---------- DATA SEGMENT

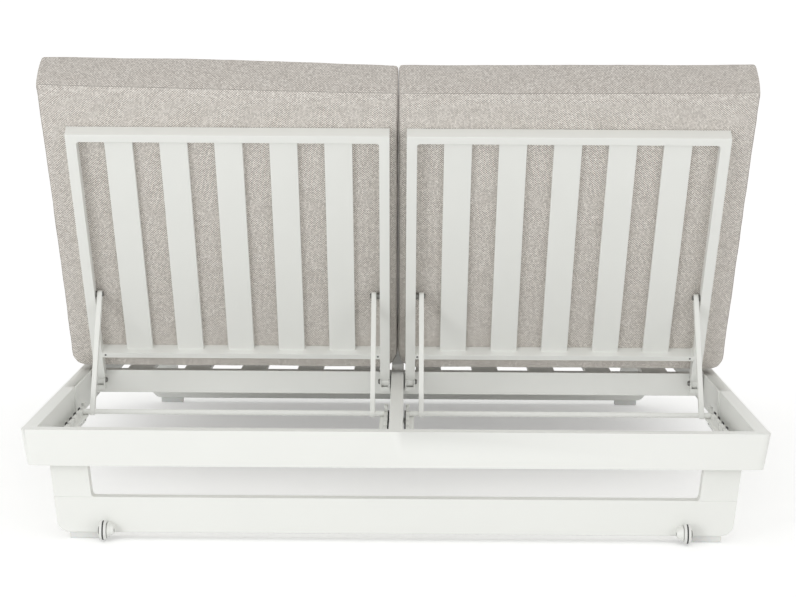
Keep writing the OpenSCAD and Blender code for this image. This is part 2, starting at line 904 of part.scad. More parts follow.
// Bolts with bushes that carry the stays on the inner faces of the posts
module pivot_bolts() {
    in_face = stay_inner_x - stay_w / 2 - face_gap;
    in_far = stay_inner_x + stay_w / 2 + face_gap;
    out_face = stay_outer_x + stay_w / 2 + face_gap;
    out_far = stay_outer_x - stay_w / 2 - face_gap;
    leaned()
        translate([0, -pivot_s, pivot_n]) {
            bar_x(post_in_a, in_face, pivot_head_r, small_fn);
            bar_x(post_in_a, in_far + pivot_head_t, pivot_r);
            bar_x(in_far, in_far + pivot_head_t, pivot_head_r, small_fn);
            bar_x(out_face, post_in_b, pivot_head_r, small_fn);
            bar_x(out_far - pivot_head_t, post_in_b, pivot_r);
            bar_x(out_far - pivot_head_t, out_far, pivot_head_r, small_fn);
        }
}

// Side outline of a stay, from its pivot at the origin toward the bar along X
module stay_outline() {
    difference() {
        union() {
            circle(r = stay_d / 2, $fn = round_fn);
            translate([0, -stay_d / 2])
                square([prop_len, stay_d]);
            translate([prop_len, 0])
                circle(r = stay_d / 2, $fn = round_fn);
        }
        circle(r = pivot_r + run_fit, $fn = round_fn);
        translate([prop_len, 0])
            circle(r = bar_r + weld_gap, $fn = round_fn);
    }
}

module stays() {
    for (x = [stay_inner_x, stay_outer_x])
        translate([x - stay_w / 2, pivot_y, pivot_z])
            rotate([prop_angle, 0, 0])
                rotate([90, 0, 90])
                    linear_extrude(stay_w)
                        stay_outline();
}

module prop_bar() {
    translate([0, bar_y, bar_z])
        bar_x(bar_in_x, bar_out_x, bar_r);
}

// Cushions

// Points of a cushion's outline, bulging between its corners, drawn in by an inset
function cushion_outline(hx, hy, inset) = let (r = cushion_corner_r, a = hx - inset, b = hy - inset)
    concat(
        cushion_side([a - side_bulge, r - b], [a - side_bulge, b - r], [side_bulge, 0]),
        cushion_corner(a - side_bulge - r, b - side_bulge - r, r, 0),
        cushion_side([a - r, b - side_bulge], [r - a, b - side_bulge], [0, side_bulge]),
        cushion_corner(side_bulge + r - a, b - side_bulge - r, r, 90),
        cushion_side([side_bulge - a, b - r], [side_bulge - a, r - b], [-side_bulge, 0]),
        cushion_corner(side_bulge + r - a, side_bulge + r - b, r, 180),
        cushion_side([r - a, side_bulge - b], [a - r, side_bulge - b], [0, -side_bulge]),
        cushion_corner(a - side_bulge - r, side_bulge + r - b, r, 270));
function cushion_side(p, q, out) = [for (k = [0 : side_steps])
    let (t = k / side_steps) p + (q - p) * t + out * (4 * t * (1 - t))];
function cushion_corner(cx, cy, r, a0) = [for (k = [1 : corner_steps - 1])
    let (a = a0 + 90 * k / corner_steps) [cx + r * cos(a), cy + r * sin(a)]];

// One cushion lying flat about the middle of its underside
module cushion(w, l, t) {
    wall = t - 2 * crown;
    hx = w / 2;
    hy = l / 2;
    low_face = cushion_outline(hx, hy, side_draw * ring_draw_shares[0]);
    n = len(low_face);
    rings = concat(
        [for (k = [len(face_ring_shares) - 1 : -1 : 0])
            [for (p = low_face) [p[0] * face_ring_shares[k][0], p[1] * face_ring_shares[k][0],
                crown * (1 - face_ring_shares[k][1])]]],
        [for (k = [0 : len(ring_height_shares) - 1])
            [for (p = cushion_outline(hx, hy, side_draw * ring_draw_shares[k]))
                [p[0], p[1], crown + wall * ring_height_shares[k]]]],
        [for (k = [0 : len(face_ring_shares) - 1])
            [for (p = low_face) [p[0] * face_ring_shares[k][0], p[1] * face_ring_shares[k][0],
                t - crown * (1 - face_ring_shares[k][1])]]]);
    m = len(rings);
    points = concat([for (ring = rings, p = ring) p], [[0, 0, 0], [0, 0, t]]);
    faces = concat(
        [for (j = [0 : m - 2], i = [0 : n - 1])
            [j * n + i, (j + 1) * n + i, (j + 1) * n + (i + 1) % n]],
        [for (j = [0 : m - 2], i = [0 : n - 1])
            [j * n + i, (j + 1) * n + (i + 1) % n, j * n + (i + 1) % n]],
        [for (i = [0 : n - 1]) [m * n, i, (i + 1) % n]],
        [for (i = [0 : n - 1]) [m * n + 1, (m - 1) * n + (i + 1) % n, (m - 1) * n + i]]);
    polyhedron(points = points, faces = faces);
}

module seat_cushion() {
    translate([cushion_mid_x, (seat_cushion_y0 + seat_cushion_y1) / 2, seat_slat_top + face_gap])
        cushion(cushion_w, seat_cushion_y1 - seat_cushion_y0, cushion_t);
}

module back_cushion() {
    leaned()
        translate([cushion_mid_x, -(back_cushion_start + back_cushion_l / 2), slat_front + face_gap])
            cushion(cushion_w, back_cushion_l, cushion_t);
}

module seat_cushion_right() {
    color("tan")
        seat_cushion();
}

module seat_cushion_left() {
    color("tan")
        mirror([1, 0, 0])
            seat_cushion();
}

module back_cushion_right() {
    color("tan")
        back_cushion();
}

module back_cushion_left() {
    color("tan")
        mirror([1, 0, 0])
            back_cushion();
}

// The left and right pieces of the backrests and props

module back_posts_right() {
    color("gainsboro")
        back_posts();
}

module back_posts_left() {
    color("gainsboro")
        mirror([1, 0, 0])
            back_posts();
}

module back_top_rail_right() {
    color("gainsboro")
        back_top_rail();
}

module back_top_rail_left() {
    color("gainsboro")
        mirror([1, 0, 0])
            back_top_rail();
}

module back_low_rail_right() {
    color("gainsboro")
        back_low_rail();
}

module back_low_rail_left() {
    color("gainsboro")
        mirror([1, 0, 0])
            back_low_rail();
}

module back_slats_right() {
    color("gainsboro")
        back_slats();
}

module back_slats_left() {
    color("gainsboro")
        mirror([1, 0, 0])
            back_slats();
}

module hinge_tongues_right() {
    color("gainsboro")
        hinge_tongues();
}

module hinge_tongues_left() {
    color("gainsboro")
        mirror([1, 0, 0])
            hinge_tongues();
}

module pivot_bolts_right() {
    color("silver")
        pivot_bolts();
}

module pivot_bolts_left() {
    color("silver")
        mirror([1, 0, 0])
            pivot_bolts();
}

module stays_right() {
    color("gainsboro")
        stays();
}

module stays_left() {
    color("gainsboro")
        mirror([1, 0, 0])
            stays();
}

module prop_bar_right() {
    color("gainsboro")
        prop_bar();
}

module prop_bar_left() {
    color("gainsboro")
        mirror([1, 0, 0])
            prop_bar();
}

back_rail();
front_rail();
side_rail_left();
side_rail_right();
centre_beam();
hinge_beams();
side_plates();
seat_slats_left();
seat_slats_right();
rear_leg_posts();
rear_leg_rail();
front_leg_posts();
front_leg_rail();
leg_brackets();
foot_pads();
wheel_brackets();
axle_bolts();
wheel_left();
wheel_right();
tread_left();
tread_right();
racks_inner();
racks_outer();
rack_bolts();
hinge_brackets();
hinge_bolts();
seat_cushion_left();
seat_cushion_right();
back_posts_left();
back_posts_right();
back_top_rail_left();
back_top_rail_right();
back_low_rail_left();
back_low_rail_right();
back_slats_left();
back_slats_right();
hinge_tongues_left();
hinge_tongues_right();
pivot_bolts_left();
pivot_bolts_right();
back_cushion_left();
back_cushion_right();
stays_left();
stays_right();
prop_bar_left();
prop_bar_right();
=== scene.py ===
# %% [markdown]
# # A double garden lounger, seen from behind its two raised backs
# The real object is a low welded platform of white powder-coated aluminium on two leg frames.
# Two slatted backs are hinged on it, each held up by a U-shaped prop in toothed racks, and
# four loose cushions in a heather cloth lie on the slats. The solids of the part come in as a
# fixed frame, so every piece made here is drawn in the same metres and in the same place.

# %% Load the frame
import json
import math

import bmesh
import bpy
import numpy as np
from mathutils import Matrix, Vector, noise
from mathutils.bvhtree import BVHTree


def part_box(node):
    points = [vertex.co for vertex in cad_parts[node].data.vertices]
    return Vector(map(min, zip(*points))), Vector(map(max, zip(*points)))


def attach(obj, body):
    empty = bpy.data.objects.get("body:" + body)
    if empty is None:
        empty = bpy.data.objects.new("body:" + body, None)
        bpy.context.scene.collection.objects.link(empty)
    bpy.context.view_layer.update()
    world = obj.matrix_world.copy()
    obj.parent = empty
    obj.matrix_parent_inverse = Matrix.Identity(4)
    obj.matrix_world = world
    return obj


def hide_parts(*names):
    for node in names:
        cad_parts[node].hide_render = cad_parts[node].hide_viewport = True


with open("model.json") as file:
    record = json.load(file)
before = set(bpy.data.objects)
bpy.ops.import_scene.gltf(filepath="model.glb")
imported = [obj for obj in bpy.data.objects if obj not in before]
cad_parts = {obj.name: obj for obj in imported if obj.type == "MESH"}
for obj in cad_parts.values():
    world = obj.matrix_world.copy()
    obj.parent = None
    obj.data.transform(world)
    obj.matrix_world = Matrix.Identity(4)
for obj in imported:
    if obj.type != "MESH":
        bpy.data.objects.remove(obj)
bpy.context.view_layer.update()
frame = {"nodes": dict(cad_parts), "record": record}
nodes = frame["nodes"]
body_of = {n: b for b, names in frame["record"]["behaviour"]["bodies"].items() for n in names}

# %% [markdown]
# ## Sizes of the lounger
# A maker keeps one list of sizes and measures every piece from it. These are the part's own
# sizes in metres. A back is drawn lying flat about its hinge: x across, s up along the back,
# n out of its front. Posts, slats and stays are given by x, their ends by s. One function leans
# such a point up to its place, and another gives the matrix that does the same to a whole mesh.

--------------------

* **GOAL**: Copy exactly the lines from the line with "back_rail();" up to and including the line with "record = json.load(file)", and no other lines.

* **FULL OUTPUT**:
back_rail();
front_rail();
side_rail_left();
side_rail_right();
centre_beam();
hinge_beams();
side_plates();
seat_slats_left();
seat_slats_right();
rear_leg_posts();
rear_leg_rail();
front_leg_posts();
front_leg_rail();
leg_brackets();
foot_pads();
wheel_brackets();
axle_bolts();
wheel_left();
wheel_right();
tread_left();
tread_right();
racks_inner();
racks_outer();
rack_bolts();
hinge_brackets();
hinge_bolts();
seat_cushion_left();
seat_cushion_right();
back_posts_left();
back_posts_right();
back_top_rail_left();
back_top_rail_right();
back_low_rail_left();
back_low_rail_right();
back_slats_left();
back_slats_right();
hinge_tongues_left();
hinge_tongues_right();
pivot_bolts_left();
pivot_bolts_right();
back_cushion_left();
back_cushion_right();
stays_left();
stays_right();
prop_bar_left();
prop_bar_right();
=== scene.py ===
# %% [markdown]
# # A double garden lounger, seen from behind its two raised backs
# The real object is a low welded platform of white powder-coated aluminium on two leg frames.
# Two slatted backs are hinged on it, each held up by a U-shaped prop in toothed racks, and
# four loose cushions in a heather cloth lie on the slats. The solids of the part come in as a
# fixed frame, so every piece made here is drawn in the same metres and in the same place.

# %% Load the frame
import json
import math

import bmesh
import bpy
import numpy as np
from mathutils import Matrix, Vector, noise
from mathutils.bvhtree import BVHTree


def part_box(node):
    points = [vertex.co for vertex in cad_parts[node].data.vertices]
    return Vector(map(min, zip(*points))), Vector(map(max, zip(*points)))


def attach(obj, body):
    empty = bpy.data.objects.get("body:" + body)
    if empty is None:
        empty = bpy.data.objects.new("body:" + body, None)
        bpy.context.scene.collection.objects.link(empty)
    bpy.context.view_layer.update()
    world = obj.matrix_world.copy()
    obj.parent = empty
    obj.matrix_parent_inverse = Matrix.Identity(4)
    obj.matrix_world = world
    return obj


def hide_parts(*names):
    for node in names:
        cad_parts[node].hide_render = cad_parts[node].hide_viewport = True


with open("model.json") as file:
    record = json.load(file)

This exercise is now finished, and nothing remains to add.